> **Task details**: Copy the data word for word, keeping every line.

> **Input data**:
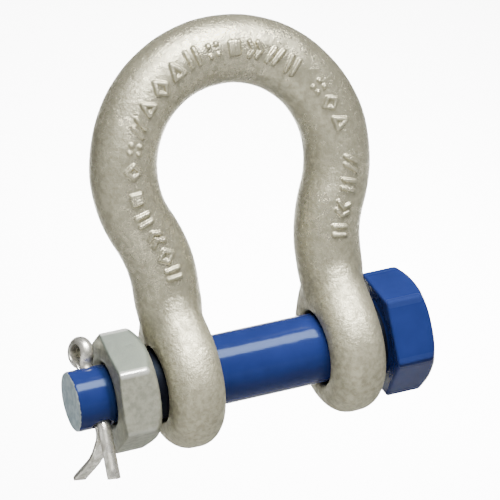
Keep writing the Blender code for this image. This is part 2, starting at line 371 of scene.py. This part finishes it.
def bar_radius(along):
    """The bar's radius: fullest at the crown, and drawn down where the leg enters the ear."""
    leg = LOOP_LENGTH + FLARE_LENGTH
    crown = np.clip(1.0 - along / (BOW_RADIUS * math.pi / 2.0), 0.0, 1.0)
    radius = SIDE_BAR_RADIUS + (CROWN_BAR_RADIUS - SIDE_BAR_RADIUS) * crown**2
    down = np.clip((along - LOOP_LENGTH) / FLARE_LENGTH, 0.0, 1.0)
    radius = radius + (LEG_BAR_RADIUS - SIDE_BAR_RADIUS) * down
    taper = np.clip((along - leg - (LEG_TOP_Z - LEG_TAPER_Z)) / (LEG_TAPER_Z - LEG_END_Z), 0.0, 1.0)
    return radius + (LEG_ROOT_RADIUS - LEG_BAR_RADIUS) * taper


def forging_waves(x, y, z):
    """The slight unevenness that a die forging has, as a change in radius."""
    broad = np.sin(170.0 * x + 0.7) * np.sin(150.0 * z + 2.1) + np.sin(240.0 * y + 190.0 * z + 1.3)
    close = np.sin(420.0 * x + 310.0 * y + 0.4) * np.sin(380.0 * z - 260.0 * y + 1.9)
    return BROAD_WAVE * broad + CLOSE_WAVE * close


def bow_field(x, y, z):
    along, off = bar_place(x, z)
    across = np.hypot(off, y)
    bar = np.maximum(across - bar_radius(along), LEG_END_Z - z)
    radius = np.hypot(y, z)
    ear = rounded_disc(np.abs(x) - EAR_X, radius, EAR_THICKNESS / 2.0, EAR_RADIUS, EAR_EDGE_RADIUS)
    forward = (y / np.maximum(across, 0.001)) ** 2
    body = smooth_min(bar, ear, LEG_FILLET + LEG_FILLET_FRONT * forward) - forging_waves(x, y, z)
    return smooth_max(body, HOLE_RADIUS - radius, HOLE_EDGE)


def make_bow():
    points, faces = surface_net(bow_field, BOW_LOW, BOW_HIGH, BOW_CELL)
    return mesh_object("bow_forging", points, faces)


# ---- the raised marks on the bow's front, which stand in for its markings --------------------------------

MARK_HEIGHT = 0.00085
MARK_STROKE = 0.00062
MARK_EDGE = 0.0006
MARK_FILLET = 0.0007
MARK_SINK = 0.00005
# The patch of the bow's surface that each mark is made on: half its length, half its width, and its depth
PATCH_HALF_LENGTH = 3.2 * MM
PATCH_HALF_WIDTH = 4.2 * MM
PATCH_DEPTH = 0.0008
# The box that it is meshed in, out from the mark's middle: to the sides, to the front and to the back
PATCH_BOX_SIDE = 0.0050
PATCH_BOX_FRONT = 0.0016
PATCH_BOX_BACK = 0.0030
# Marks less than this many millimetres from the crown are taller than the rest
CROWN_MARKS_REACH = 26.0
CROWN_MARKS_TALL = 1.2
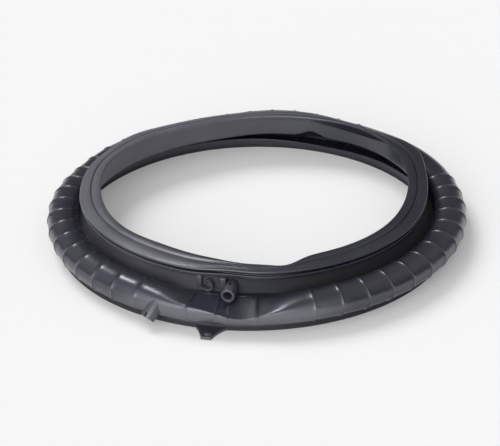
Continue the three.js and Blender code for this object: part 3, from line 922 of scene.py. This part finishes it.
def add_floor():
    mesh = bpy.data.meshes.new("floor")
    corners = [(-1, -1), (1, -1), (1, 1), (-1, 1)]
    mesh.from_pydata([(x * FLOOR_HALF, y * FLOOR_HALF, 0.0) for x, y in corners], [], [(0, 1, 2, 3)])
    floor = bpy.data.objects.new("floor", mesh)
    bpy.context.collection.objects.link(floor)
    material = bpy.data.materials.new("pale_floor")
    g = Graph(material)
    matt = g.node("ShaderNodeBsdfDiffuse", {}, {"Color": FLOOR_COLOR})
    seen = g.seen("Is Camera Ray").at_least(g.seen("Is Glossy Ray"))
    glow = g.node("ShaderNodeEmission", {}, {"Color": WHITE, "Strength": seen * FLOOR_GLOW})
    both = g.node("ShaderNodeAddShader", {}, {0: matt, 1: glow})
    g.node("ShaderNodeOutputMaterial", {}, {"Surface": both})
    mesh.materials.append(material)


def add_sun(name, elevation, strength, angle):
    lamp = bpy.data.lights.new(name, "SUN")
    lamp.energy = strength
    lamp.angle = math.radians(angle)
    sun = bpy.data.objects.new(name, lamp)
    bpy.context.collection.objects.link(sun)
    sun.rotation_euler = direction(KEY_AZIMUTH, elevation).to_track_quat("Z", "Y").to_euler()
    return sun


# The sky's brightness: the same all over but for soft lobes, and plain pale where it is seen
def add_sky():
    world = bpy.data.worlds.new("studio")
    bpy.context.scene.world = world
    g = Graph(world)
    way = g.node("ShaderNodeTexCoord", {}, {}, output="Generated")
    glow = SKY_BASE
    for lobe in SKY_LOBES:
        facing = g.dot(way, tuple(direction(lobe["azimuth"], lobe["elevation"])))
        glow = glow + facing.at_least(0.0).to_power(lobe["sharpness"]) * lobe["strength"]
    seen = g.seen("Is Camera Ray")
    strength = glow * (1.0 - seen) + seen * SKY_SEEN
    sky = g.node("ShaderNodeBackground", {}, {"Color": WHITE, "Strength": strength})
    g.node("ShaderNodeOutputWorld", {}, {"Surface": sky})


# Camera: a long lens at the height that the ring's ellipses give
CAMERA_DISTANCE = 1.5
CAMERA_ELEVATION = 28.67
CAMERA_ROLL = 0.94
FRAME_WIDTH = 500
LENS_PIXELS = 1466
SENSOR_WIDTH = 36
CENTRE_RIGHT = 6.9
CENTRE_DOWN = 1.3


def add_camera():
    lens = bpy.data.cameras.new("camera")
    lens.sensor_width = SENSOR_WIDTH
    lens.lens = SENSOR_WIDTH * LENS_PIXELS / FRAME_WIDTH
    lens.shift_x = -CENTRE_RIGHT / FRAME_WIDTH
    lens.shift_y = CENTRE_DOWN / FRAME_WIDTH
    camera = bpy.data.objects.new("camera", lens)
    bpy.context.collection.objects.link(camera)
    back = direction(-90, CAMERA_ELEVATION)
    camera.location = back * CAMERA_DISTANCE
    turn = back.to_track_quat("Z", "Y").to_euler()
    turn.rotate_axis("Z", math.radians(-CAMERA_ROLL))
    camera.rotation_euler = turn
    bpy.context.scene.camera = camera


add_floor()
key = add_sun("key", KEY_ELEVATION, KEY_STRENGTH, KEY_ANGLE)
key.visible_glossy = False
glint = add_sun("glint", GLINT_ELEVATION, GLINT_STRENGTH, GLINT_ANGLE)
glint.visible_diffuse = False
add_sky()
add_camera()
bpy.context.scene.view_settings.view_transform = "Standard"
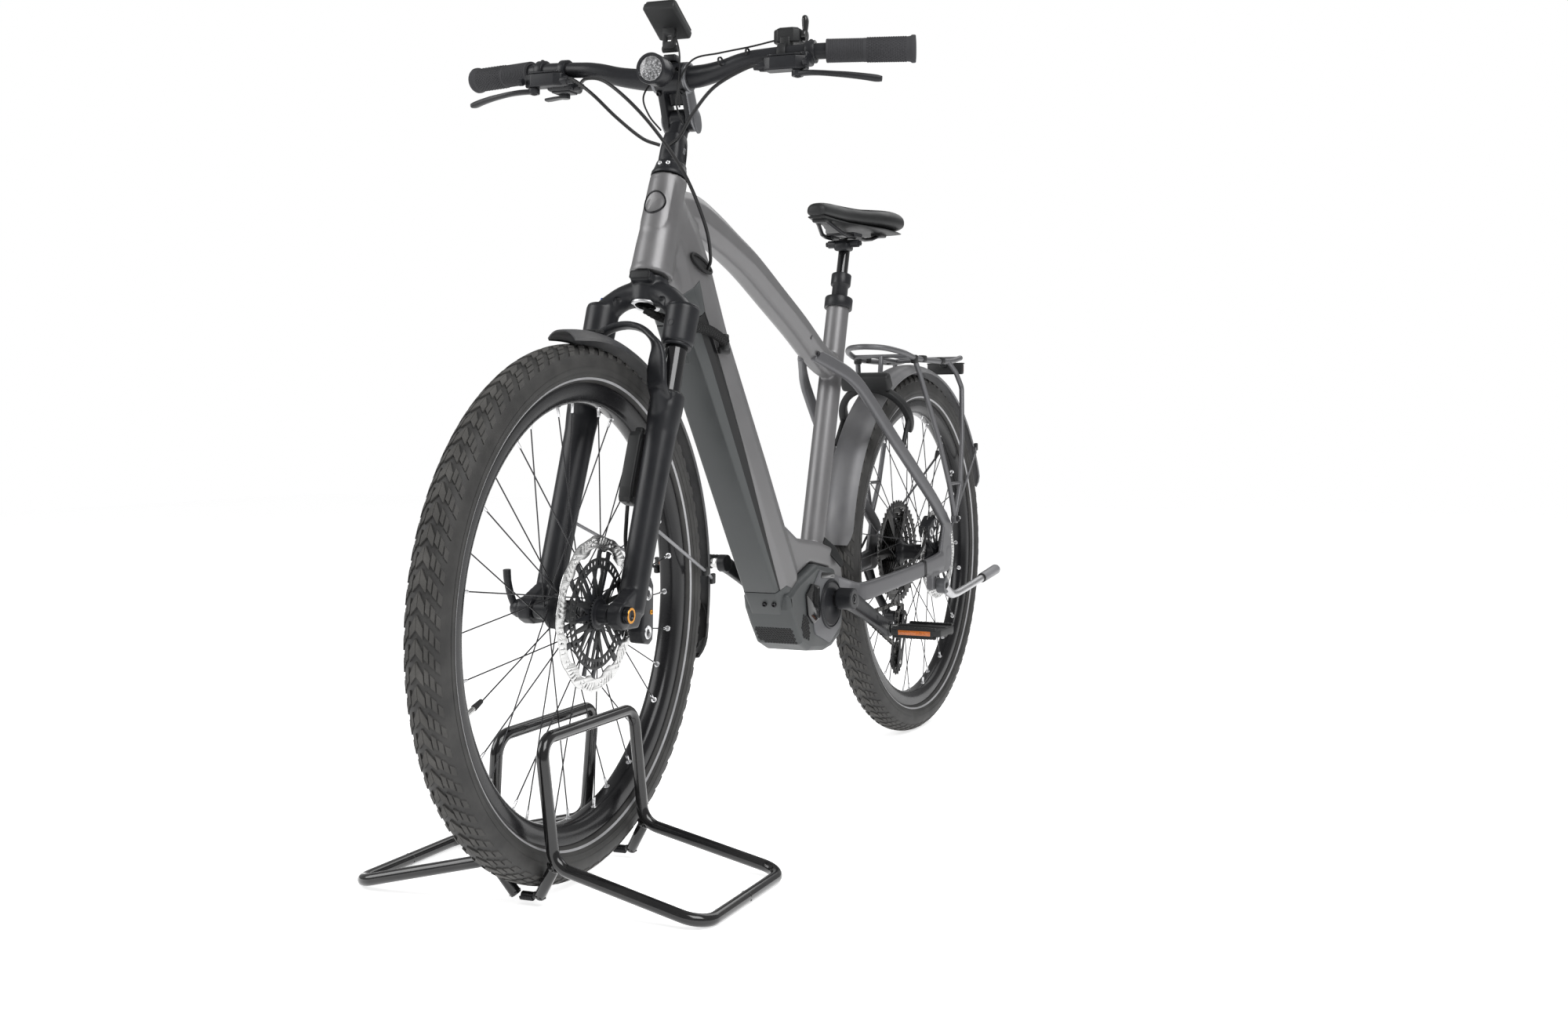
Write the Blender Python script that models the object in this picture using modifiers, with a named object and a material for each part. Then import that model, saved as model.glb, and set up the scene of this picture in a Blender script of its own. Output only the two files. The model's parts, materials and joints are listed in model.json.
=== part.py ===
"""City e-bike with its front wheel held in a bent-tube floor stand.

Every piece is drawn in the bicycle's own frame: X points forward, Y to the rider's left, Z up, with
the rear hub above x = 0. The front end is drawn straight ahead and then turned to the left with the
stand that holds it, as it stands at rest. All sizes are in metres.
"""

import math

import bmesh
import bpy
from mathutils import Matrix, Vector

# Driving dimensions
WHEEL_RADIUS = 0.347
TYRE_RADIUS = 0.0275
WHEELBASE = 1.195
STAND_LIFT = 0.0086
HEAD_ANGLE = math.radians(70)
HEAD_AXIS_AT_FLOOR = 1.280
REST_STEER = math.radians(3.7)
SEAT_ANGLE = math.radians(74.5)
CRANK_LENGTH = 0.166
CRANK_ANGLE = math.radians(203.8)
GAP = 0.0004
WHEEL_STEPS = 48

# Shift that brings the middle of the whole object's box to the origin, on the floor
BOX_MIDDLE = Vector((0.59714, 0.00212, 0.0))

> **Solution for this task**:
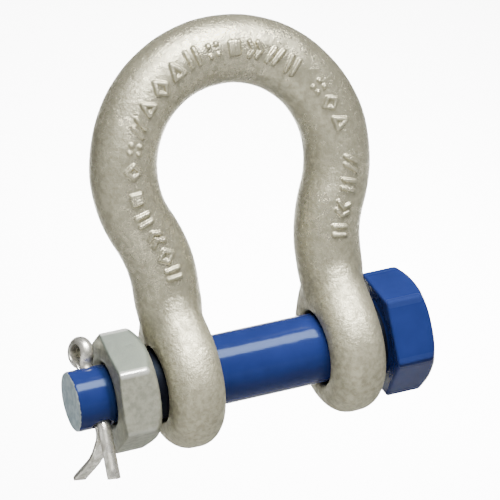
Keep writing the Blender code for this image. This is part 2, starting at line 371 of scene.py. This part finishes it.
def bar_radius(along):
    """The bar's radius: fullest at the crown, and drawn down where the leg enters the ear."""
    leg = LOOP_LENGTH + FLARE_LENGTH
    crown = np.clip(1.0 - along / (BOW_RADIUS * math.pi / 2.0), 0.0, 1.0)
    radius = SIDE_BAR_RADIUS + (CROWN_BAR_RADIUS - SIDE_BAR_RADIUS) * crown**2
    down = np.clip((along - LOOP_LENGTH) / FLARE_LENGTH, 0.0, 1.0)
    radius = radius + (LEG_BAR_RADIUS - SIDE_BAR_RADIUS) * down
    taper = np.clip((along - leg - (LEG_TOP_Z - LEG_TAPER_Z)) / (LEG_TAPER_Z - LEG_END_Z), 0.0, 1.0)
    return radius + (LEG_ROOT_RADIUS - LEG_BAR_RADIUS) * taper


def forging_waves(x, y, z):
    """The slight unevenness that a die forging has, as a change in radius."""
    broad = np.sin(170.0 * x + 0.7) * np.sin(150.0 * z + 2.1) + np.sin(240.0 * y + 190.0 * z + 1.3)
    close = np.sin(420.0 * x + 310.0 * y + 0.4) * np.sin(380.0 * z - 260.0 * y + 1.9)
    return BROAD_WAVE * broad + CLOSE_WAVE * close


def bow_field(x, y, z):
    along, off = bar_place(x, z)
    across = np.hypot(off, y)
    bar = np.maximum(across - bar_radius(along), LEG_END_Z - z)
    radius = np.hypot(y, z)
    ear = rounded_disc(np.abs(x) - EAR_X, radius, EAR_THICKNESS / 2.0, EAR_RADIUS, EAR_EDGE_RADIUS)
    forward = (y / np.maximum(across, 0.001)) ** 2
    body = smooth_min(bar, ear, LEG_FILLET + LEG_FILLET_FRONT * forward) - forging_waves(x, y, z)
    return smooth_max(body, HOLE_RADIUS - radius, HOLE_EDGE)


def make_bow():
    points, faces = surface_net(bow_field, BOW_LOW, BOW_HIGH, BOW_CELL)
    return mesh_object("bow_forging", points, faces)


# ---- the raised marks on the bow's front, which stand in for its markings --------------------------------

MARK_HEIGHT = 0.00085
MARK_STROKE = 0.00062
MARK_EDGE = 0.0006
MARK_FILLET = 0.0007
MARK_SINK = 0.00005
# The patch of the bow's surface that each mark is made on: half its length, half its width, and its depth
PATCH_HALF_LENGTH = 3.2 * MM
PATCH_HALF_WIDTH = 4.2 * MM
PATCH_DEPTH = 0.0008
# The box that it is meshed in, out from the mark's middle: to the sides, to the front and to the back
PATCH_BOX_SIDE = 0.0050
PATCH_BOX_FRONT = 0.0016
PATCH_BOX_BACK = 0.0030
# Marks less than this many millimetres from the crown are taller than the rest
CROWN_MARKS_REACH = 26.0
CROWN_MARKS_TALL = 1.2
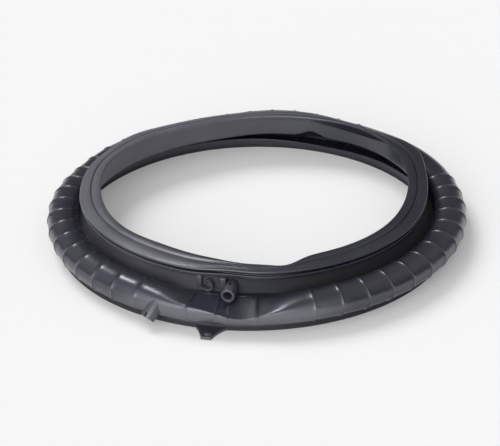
Continue the three.js and Blender code for this object: part 3, from line 922 of scene.py. This part finishes it.
def add_floor():
    mesh = bpy.data.meshes.new("floor")
    corners = [(-1, -1), (1, -1), (1, 1), (-1, 1)]
    mesh.from_pydata([(x * FLOOR_HALF, y * FLOOR_HALF, 0.0) for x, y in corners], [], [(0, 1, 2, 3)])
    floor = bpy.data.objects.new("floor", mesh)
    bpy.context.collection.objects.link(floor)
    material = bpy.data.materials.new("pale_floor")
    g = Graph(material)
    matt = g.node("ShaderNodeBsdfDiffuse", {}, {"Color": FLOOR_COLOR})
    seen = g.seen("Is Camera Ray").at_least(g.seen("Is Glossy Ray"))
    glow = g.node("ShaderNodeEmission", {}, {"Color": WHITE, "Strength": seen * FLOOR_GLOW})
    both = g.node("ShaderNodeAddShader", {}, {0: matt, 1: glow})
    g.node("ShaderNodeOutputMaterial", {}, {"Surface": both})
    mesh.materials.append(material)


def add_sun(name, elevation, strength, angle):
    lamp = bpy.data.lights.new(name, "SUN")
    lamp.energy = strength
    lamp.angle = math.radians(angle)
    sun = bpy.data.objects.new(name, lamp)
    bpy.context.collection.objects.link(sun)
    sun.rotation_euler = direction(KEY_AZIMUTH, elevation).to_track_quat("Z", "Y").to_euler()
    return sun


# The sky's brightness: the same all over but for soft lobes, and plain pale where it is seen
def add_sky():
    world = bpy.data.worlds.new("studio")
    bpy.context.scene.world = world
    g = Graph(world)
    way = g.node("ShaderNodeTexCoord", {}, {}, output="Generated")
    glow = SKY_BASE
    for lobe in SKY_LOBES:
        facing = g.dot(way, tuple(direction(lobe["azimuth"], lobe["elevation"])))
        glow = glow + facing.at_least(0.0).to_power(lobe["sharpness"]) * lobe["strength"]
    seen = g.seen("Is Camera Ray")
    strength = glow * (1.0 - seen) + seen * SKY_SEEN
    sky = g.node("ShaderNodeBackground", {}, {"Color": WHITE, "Strength": strength})
    g.node("ShaderNodeOutputWorld", {}, {"Surface": sky})


# Camera: a long lens at the height that the ring's ellipses give
CAMERA_DISTANCE = 1.5
CAMERA_ELEVATION = 28.67
CAMERA_ROLL = 0.94
FRAME_WIDTH = 500
LENS_PIXELS = 1466
SENSOR_WIDTH = 36
CENTRE_RIGHT = 6.9
CENTRE_DOWN = 1.3


def add_camera():
    lens = bpy.data.cameras.new("camera")
    lens.sensor_width = SENSOR_WIDTH
    lens.lens = SENSOR_WIDTH * LENS_PIXELS / FRAME_WIDTH
    lens.shift_x = -CENTRE_RIGHT / FRAME_WIDTH
    lens.shift_y = CENTRE_DOWN / FRAME_WIDTH
    camera = bpy.data.objects.new("camera", lens)
    bpy.context.collection.objects.link(camera)
    back = direction(-90, CAMERA_ELEVATION)
    camera.location = back * CAMERA_DISTANCE
    turn = back.to_track_quat("Z", "Y").to_euler()
    turn.rotate_axis("Z", math.radians(-CAMERA_ROLL))
    camera.rotation_euler = turn
    bpy.context.scene.camera = camera


add_floor()
key = add_sun("key", KEY_ELEVATION, KEY_STRENGTH, KEY_ANGLE)
key.visible_glossy = False
glint = add_sun("glint", GLINT_ELEVATION, GLINT_STRENGTH, GLINT_ANGLE)
glint.visible_diffuse = False
add_sky()
add_camera()
bpy.context.scene.view_settings.view_transform = "Standard"
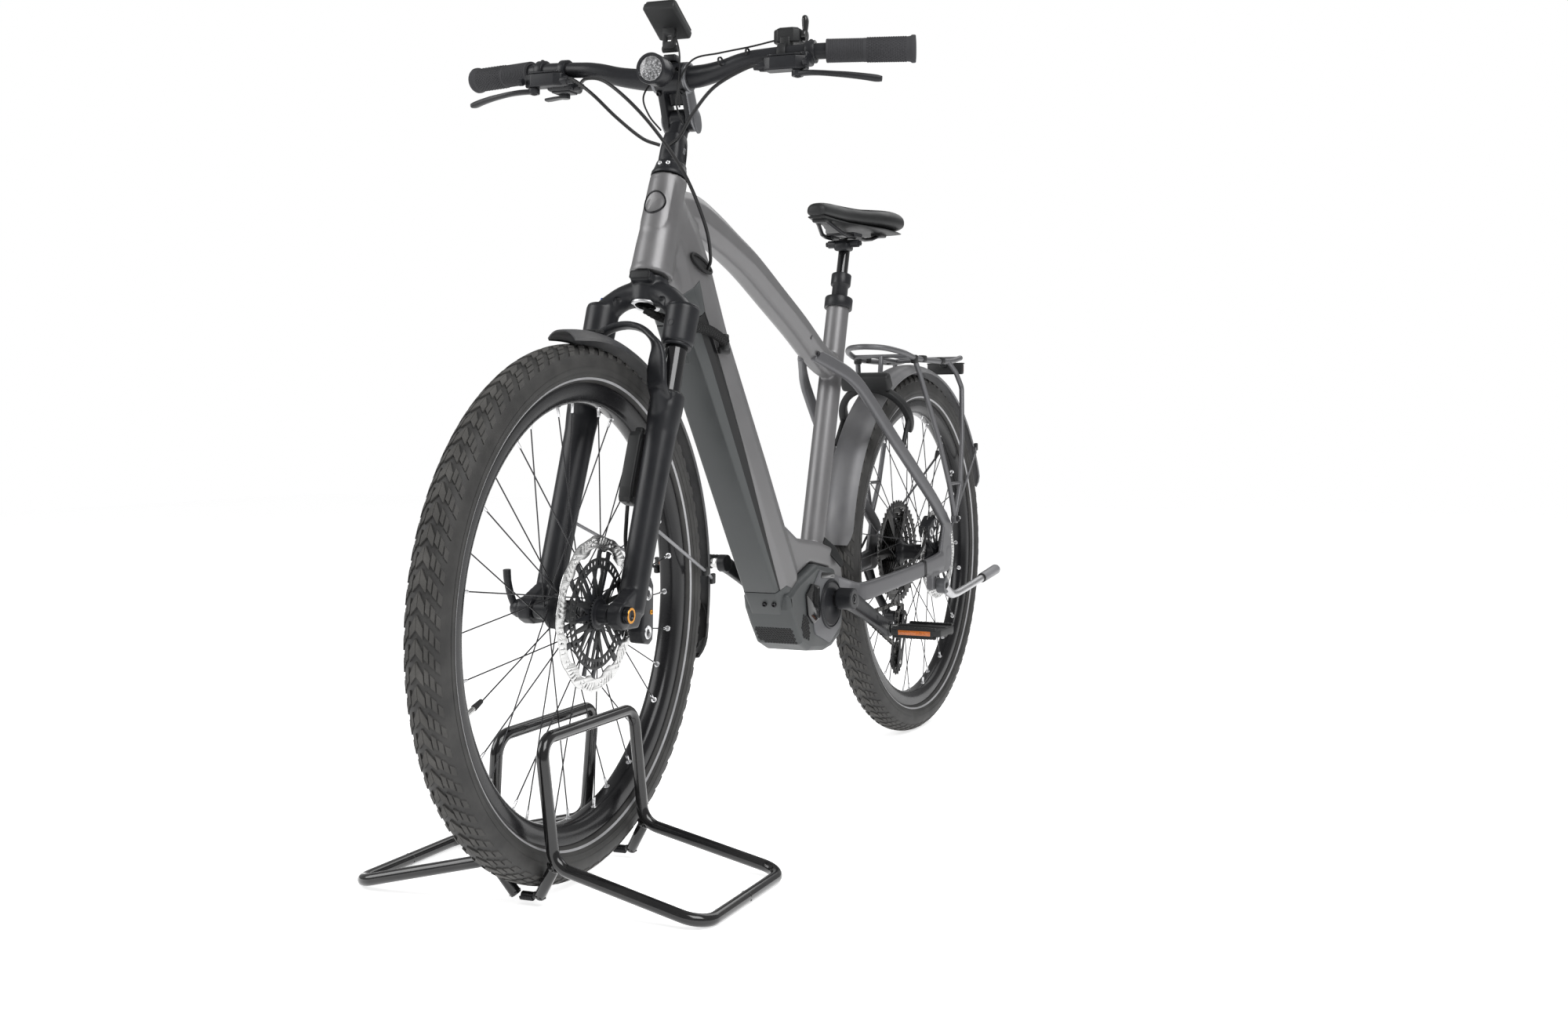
Write the Blender Python script that models the object in this picture using modifiers, with a named object and a material for each part. Then import that model, saved as model.glb, and set up the scene of this picture in a Blender script of its own. Output only the two files. The model's parts, materials and joints are listed in model.json.
=== part.py ===
"""City e-bike with its front wheel held in a bent-tube floor stand.

Every piece is drawn in the bicycle's own frame: X points forward, Y to the rider's left, Z up, with
the rear hub above x = 0. The front end is drawn straight ahead and then turned to the left with the
stand that holds it, as it stands at rest. All sizes are in metres.
"""

import math

import bmesh
import bpy
from mathutils import Matrix, Vector

# Driving dimensions
WHEEL_RADIUS = 0.347
TYRE_RADIUS = 0.0275
WHEELBASE = 1.195
STAND_LIFT = 0.0086
HEAD_ANGLE = math.radians(70)
HEAD_AXIS_AT_FLOOR = 1.280
REST_STEER = math.radians(3.7)
SEAT_ANGLE = math.radians(74.5)
CRANK_LENGTH = 0.166
CRANK_ANGLE = math.radians(203.8)
GAP = 0.0004
WHEEL_STEPS = 48

# Shift that brings the middle of the whole object's box to the origin, on the floor
BOX_MIDDLE = Vector((0.59714, 0.00212, 0.0))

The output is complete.